亭主の返事も聞かずにええんかいなと思うたが
「今日韓国から二組来ていて若い研修生ともう一組は今田んぼで電気柵の説明してるから夜一緒に食べましょうよ」
と言う。
「そんならお言葉に甘えまっせ、着いたら電話しますわ」

こんな調子で気分よく訪問できることになり、桂川駅まで久美子さんが迎えにきてくれた。
「隆男さんは現場で研修中だからもう少し遅くなりますけど、私が畑の案内させてもらいますよ」
この親密感はなんだろう。

小雨まじりの夕闇の中の畑の見学、
ここは岩崎さんと違って野菜類が殆ど収穫を終え、もう春の準備が感じられる様子だった。
広い畑の中、500メートルくらい先に3人の人影がある
「あれダンナか?」
「そう、現場で指導してるのよ」
まさにくれかけようとしている圃場の一角で話し合ってる農民3人の姿は何ともいえぬ情感は美しい絵でもあった。

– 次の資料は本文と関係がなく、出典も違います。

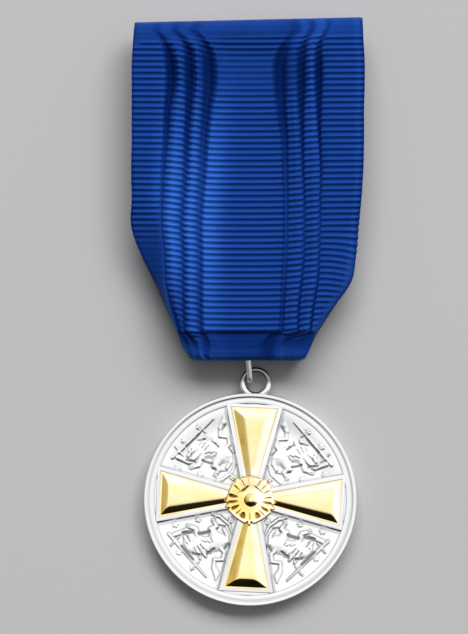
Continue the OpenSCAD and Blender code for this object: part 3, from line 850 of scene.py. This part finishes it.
def relief(x, y, wear):
    """Height of the figures above the field, and the dirt round and in them, which grows with wear."""
    height, outside = stroke_bodies(x, y)
    dirt = 0.27 * wear * bell(outside, -0.04, 0.12)
    for ax, ay, bx, by, half_w, depth in ENGRAVED:
        _, distance = along_line(x, y, ax, ay, bx, by)
        groove = 1 - smooth(0, half_w, distance)
        height = height * (1 - depth * groove)
        dirt = np.maximum(dirt, 0.28 * wear * groove)
    for ax, ay, bx, by, half_w in DEEP_CUTS:
        _, distance = along_line(x, y, ax, ay, bx, by)
        width = half_w * (0.55 + 0.45 * wear)
        groove = 1 - smooth(0.5 * width, 1.2 * width, distance)
        height = height * (1 - groove) - 0.25 * groove
        dirt = np.maximum(dirt, groove)
    for rose in SMALL_ROSES:
        petals, edge = small_rose(x, y, *rose)
        height, dirt = np.maximum(height, petals), np.maximum(dirt, edge)
    return RELIEF_H * height, dirt


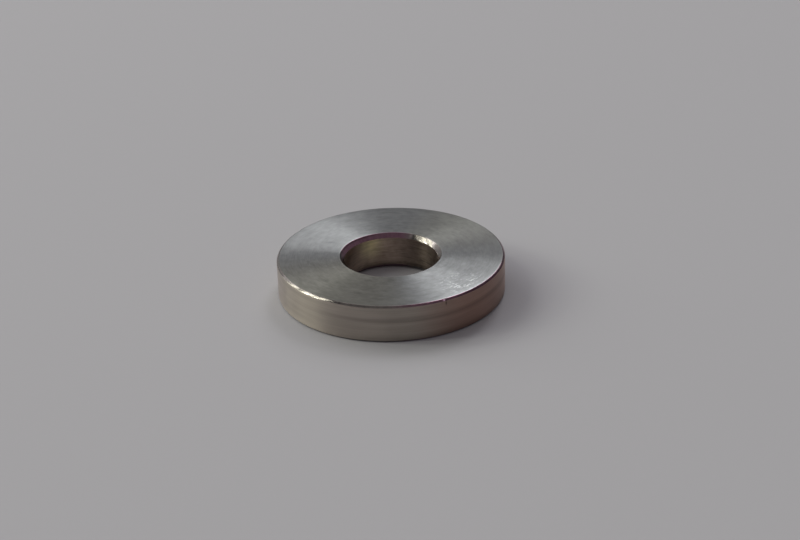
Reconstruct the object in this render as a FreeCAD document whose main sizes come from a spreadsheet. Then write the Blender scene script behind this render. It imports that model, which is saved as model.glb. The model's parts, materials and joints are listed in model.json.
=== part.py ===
"""Turned washer: a thick flat ring, faced on both ends, with broken edges at the rim and the hole.

Millimetres. The ring stands on its lower face: +Z runs up its axis, and the origin is the centre of
that face.
"""
import FreeCAD, Part
import math
import os
import Sketcher

# Driving dimensions: name, value, what it is
SIZES = [
    ("outer_diameter", 25.0, "across the turned rim"),
    ("bore_diameter", 10.2, "across the hole, for a bolt of 10"),
    ("thickness", 4.2, "from one faced end to the other"),
    ("rim_chamfer", 0.2, "leg of the 45 degree edge break at the rim, on both ends"),
    ("bore_chamfer", 0.45, "leg of the 45 degree countersink at the hole, on both ends"),
    ("nick_width", 0.18, "of the small knock in the upper rim, along the rim"),
    ("nick_depth", 0.1, "how far the knock reaches in from the rim"),
    ("nick_height", 0.5, "how far the knock reaches down from the upper end"),
    ("nick_bearing", 297.1, "degrees round the axis, from +X towards +Y"),
]

doc = FreeCAD.newDocument("Washer")


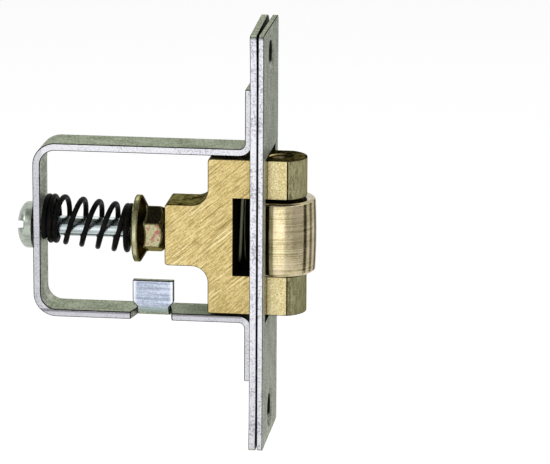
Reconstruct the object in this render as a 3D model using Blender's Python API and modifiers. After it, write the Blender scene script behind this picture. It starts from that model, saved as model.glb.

それにしてもこの一箇所で6~7ヘクタールがかたまってある。
ここもここもと殆どが古野の圃場。
頼まれるというより貸してくれと頼み込んだというからすごい。

「ここは電気柵してるでしょう。米をやる田んぼは全部電気柵してるからよく分かるでしょ」
一番広い圃場から少しはなれたところではレンコンまで植えている。
まだ真っ暗になってないので少し離れた畑も案内するといって里山の裏側に回った。
「ここは私の郷のほうでね。ここは田圃だけ、後何もやらない」
という小川沿いからさっきの里山に向かう。

途中、古野さんが始めて就農したときの1年間堆肥つくりだけに費やしたという畑―――やはり思い出の詰まった地なのだろう。
地にはいつくばって草と土に命をかけてきた男のスタート地点だなあと我がことのような感慨をおぼえた。

終わったときもう闇になっていた。
しばらくしてダンナが帰ってきた。

「ヨー済まんな。前触れもなしに」
「よう来てくれてホント嬉しいね、今日はにぎやかだから一緒に飲もうと思ってね、ちょうどいい」
この挨拶で長い間会ってない空白は完全になくなった。

若い研修生が4人、畑にいたのが3人、7人の韓国人とにぎやかに楽しい晩餐会になった。
久美子さんのキムチつくりの先生という女性のキムチはあっさりとしていて今まで初めて味わったことのないものだった。
特に水キムチはうまかった。

「この酒飲んでくれ、ウチの米で作ったものや」
「へーーそれはよばれんとあかんなあ」
無農薬ヒノヒカリ、いわゆる飯米で作った酒「一鳥万宝」
カモの働きで出来た無農薬の純米種,有機米というのはザラにはない。
まさに宝物、少しある酸味が甘く感じられる女性好みの酒かなと思いつつ、こんな酒がここで飲める幸せを感じながら盃を重ねた。
国宝級とかいう「韓国の秘蔵の焼酎も取り出して宴は盛り上がった。

「山根さん有機農業やっててよかったですねえ」同感。
当時はよかった。

最高の旅ができた三日間、生きていることに感謝できた。ありがとう。